Myself, and many others like me, understand what it is like to feel as if we must always be doing something. I find it very difficult to switch off my brain and be comfortable doing nothing. Whether it is studying languages, (I am currently learning 4 – Mandarin, French, Spanish, and German), exercise, reading, or working, I always find myself busy. This isn’t inherently bad. All of the aforementioned activities bring me immense joy not just as I see myself progressing at whatever I am doing, but in the moment as well I find myself happy and fulfilled. However, the far end of the spectrum is that I can tend to put large amounts of pressure on myself. If I miss a day of studying language, I may beat myself up for it. If I skip a workout because I wasn’t feeling well or because I had a late night the previous evening, I will feel as if I missed an opportunity to improve. In a sense this may be true but ultimately, so what? One of the things I must remind myself is that life is to be enjoyed, and even while I may find purpose in certain activities or meaning in certain causes, I, and anyone else who feels similarly, should remember, in the words of Richard Carlson, not to sweat the small stuff; and to remember that in life, it’s all small stuff.

All that is to say that I put similar pressures on myself when it comes to writing this blog. My lack of content of late is not a loss of interest or that I am quitting, rather quite the opposite. I admittedly had felt a bit burned out of late and rather than crush myself under the self-imposed pressure of turning out 4-6 posts per week, I decided to take a step back, relax, gather some ideas, and come back with renewed vigor when I felt ready. This equates to taking one step backwards in order to take two steps forwards. I remain highly invested in the success of this blog, particularly in the sense that I want to provide a happy medium that enriches and brightens my reader’s lives. That will never change, but from time to time I must recognize that I am responsible first and foremost from myself, and that if I feel burned out I should take a step back.

Thus, here I am. I am back, with renewed vigor at least if not with new ideas. Thus far I have rambled about burnout, and made excuses for my less-than-normal content output. Much of the reason was that I spent the majority of last week enjoying a company reward’s trip which I and a number of colleagues were lucky enough to experience as incentive for exceeding our goals last year. I was able to travel  with one of my oldest friends as my guest, my girlfriend being unable to attend, where we spent an incredible several days amongst my colleagues in beautiful Park City Utah. If you have never had the chance to enjoy Utah and the Rocky mountains, whether you are from here in the United States or from abroad, I highly recommend you do it. The weather alone was reason to enjoy it as we were blessed with 3 days of barely a cloud in the sky, high temperatures in the low 80’s Fahrenheit and low temperatures in the upper 50’s. Thus we were able to enjoy many a good hour at the pool where I practiced doing nothing. I barely even cracked a book, deciding instead to give myself a break and connect with the people around me, and more importantly relax!

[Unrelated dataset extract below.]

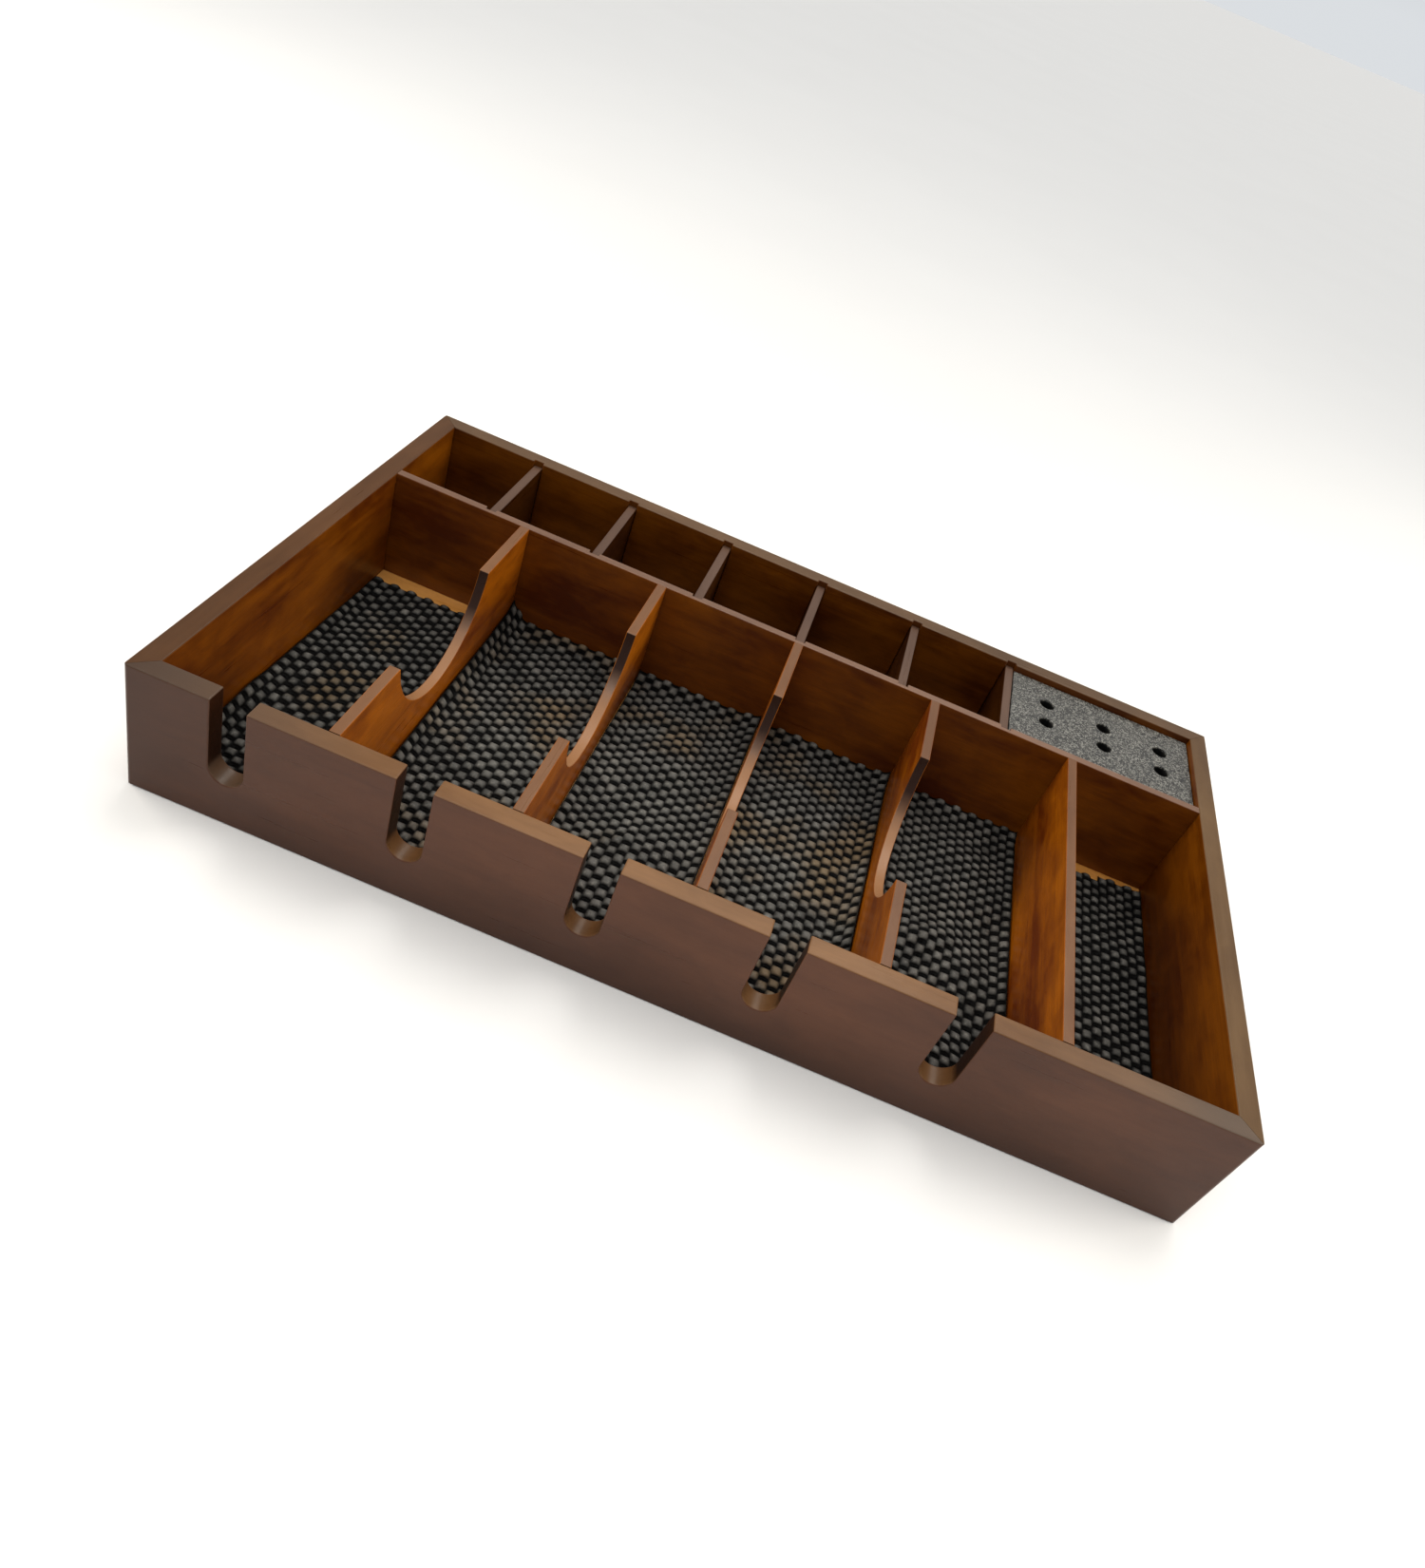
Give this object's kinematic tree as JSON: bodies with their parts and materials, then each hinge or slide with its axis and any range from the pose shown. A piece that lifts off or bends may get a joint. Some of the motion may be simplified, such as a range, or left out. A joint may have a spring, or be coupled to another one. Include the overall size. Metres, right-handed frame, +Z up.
{
  "type": "drawer organizer insert",
  "caption": "Stained wooden tray with long lined compartments, small rear bins, scooped dividers, cord notches and a perforated speckled holder plate.",
  "frame": {"origin": "centre of the underside, on the surface that the tray stands on", "axes": "+X along the long front from left to right, +Y from the notched front wall to the back wall, +Z up"},
  "size_m": [0.6, 0.365, 0.08],
  "materials": {
    "stained_wall_wood": "satin brown stain over close-grained wood",
    "stained_board_wood": "satin orange-brown stain, fine straight grain",
    "base_wood": "light brown thin sheet, satin",
    "speckled_stone": "fine grey, black and white speckle, honed",
    "liner_foam": "black foamed mesh with a soft gloss"
  },
  "bodies": {
    "tray": {"front_wall": "stained_wall_wood", "back_wall": "stained_wall_wood", "left_wall": "stained_wall_wood", "right_wall": "stained_wall_wood", "base_panel": "base_wood", "cross_divider": "stained_board_wood", "front_divider_1": "stained_board_wood", "front_divider_2": "stained_board_wood", "front_divider_3": "stained_board_wood", "front_divider_4": "stained_board_wood", "front_divider_5": "stained_board_wood", "plate_cleat_front": "stained_board_wood", "plate_cleat_back": "stained_board_wood"},
    "holder_plate": {"holder_plate": "speckled_stone"},
    "rear_divider_1": {"rear_divider_1": "stained_board_wood"},
    "rear_divider_2": {"rear_divider_2": "stained_board_wood"},
    "rear_divider_3": {"rear_divider_3": "stained_board_wood"},
    "rear_divider_4": {"rear_divider_4": "stained_board_wood"},
    "rear_divider_5": {"rear_divider_5": "stained_board_wood"},
    "rear_divider_6": {"rear_divider_6": "stained_board_wood"},
    "liner_1": {"liner_1": "liner_foam"},
    "liner_2": {"liner_2": "liner_foam"},
    "liner_3": {"liner_3": "liner_foam"},
    "liner_4": {"liner_4": "liner_foam"},
    "liner_5": {"liner_5": "liner_foam"},
    "liner_6": {"liner_6": "liner_foam"}
  },
  "joints": [
    {"name": "holder_plate_lift", "type": "slide", "parent": "tray", "child": "holder_plate", "axis": [0, 0, 1], "range_m": [0, 0.04]},
    {"name": "rear_divider_1_lift", "type": "slide", "parent": "tray", "child": "rear_divider_1", "axis": [0, 0, 1], "range_m": [0, 0.09]},
    {"name": "rear_divider_2_lift", "type": "slide", "parent": "tray", "child": "rear_divider_2", "axis": [0, 0, 1], "range_m": [0, 0.09]},
    {"name": "rear_divider_3_lift", "type": "slide", "parent": "tray", "child": "rear_divider_3", "axis": [0, 0, 1], "range_m": [0, 0.09]},
    {"name": "rear_divider_4_lift", "type": "slide", "parent": "tray", "child": "rear_divider_4", "axis": [0, 0, 1], "range_m": [0, 0.09]},
    {"name": "rear_divider_5_lift", "type": "slide", "parent": "tray", "child": "rear_divider_5", "axis": [0, 0, 1], "range_m": [0, 0.09]},
    {"name": "rear_divider_6_lift", "type": "slide", "parent": "tray", "child": "rear_divider_6", "axis": [0, 0, 1], "range_m": [0, 0.09]},
    {"name": "liner_1_lift", "type": "slide", "parent": "tray", "child": "liner_1", "axis": [0, 0, 1], "range_m": [0, 0.1]},
    {"name": "liner_2_lift", "type": "slide", "parent": "tray", "child": "liner_2", "axis": [0, 0, 1], "range_m": [0, 0.1]},
    {"name": "liner_3_lift", "type": "slide", "parent": "tray", "child": "liner_3", "axis": [0, 0, 1], "range_m": [0, 0.1]},
    {"name": "liner_4_lift", "type": "slide", "parent": "tray", "child": "liner_4", "axis": [0, 0, 1], "range_m": [0, 0.1]},
    {"name": "liner_5_lift", "type": "slide", "parent": "tray", "child": "liner_5", "axis": [0, 0, 1], "range_m": [0, 0.1]},
    {"name": "liner_6_lift", "type": "slide", "parent": "tray", "child": "liner_6", "axis": [0, 0, 1], "range_m": [0, 0.1]}
  ]
}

True to form however I did a little more than simply relax and do nothing. I had to do a little bit of activity. The highlights of the adventure portion of our trip included getting to watch a number of current, past, and hopeful-future Olympic skiers perform some of their training routine; a 5 mile hike to a pristine waterfall with some of the coldest water I have felt (you know I had to get in – didn’t hike all that way for nothing); and perhaps most excitingly: a run down the Olympic bobsled course – we survived. In between these insanely fun activities and ample time spent doing nothing I enjoyed many laughs and exquisite meals. I even had more than a handful of drinks. I typically abstain from drinking, I generally don’t like the feeling of being drunk, especially the inevitable hangover the following day, and I take pride in my ability to abstain. That said, I wanted to enjoy myself, and I wanted to take advantage of the opportunity to enjoy some relaxing beverages in a nice setting with awesome people, so that is exactly what I did. For me the best part was perhaps the fact that I actually let myself just be there and have fun. I didn’t stress myself out over reading my standard 30 minutes a day or about being diligent with my exercise – I only saw the gym once; I didn’t feel guilty about the food or alcohol being consumed. To put it simply, I just enjoyed the moment. And I feel so happy for it. I look forward to being back and enjoying the habits and activities that bring me such joy and make me who I am, but I am grateful for a week well-spent and for the relaxation both mental and physical that it afforded.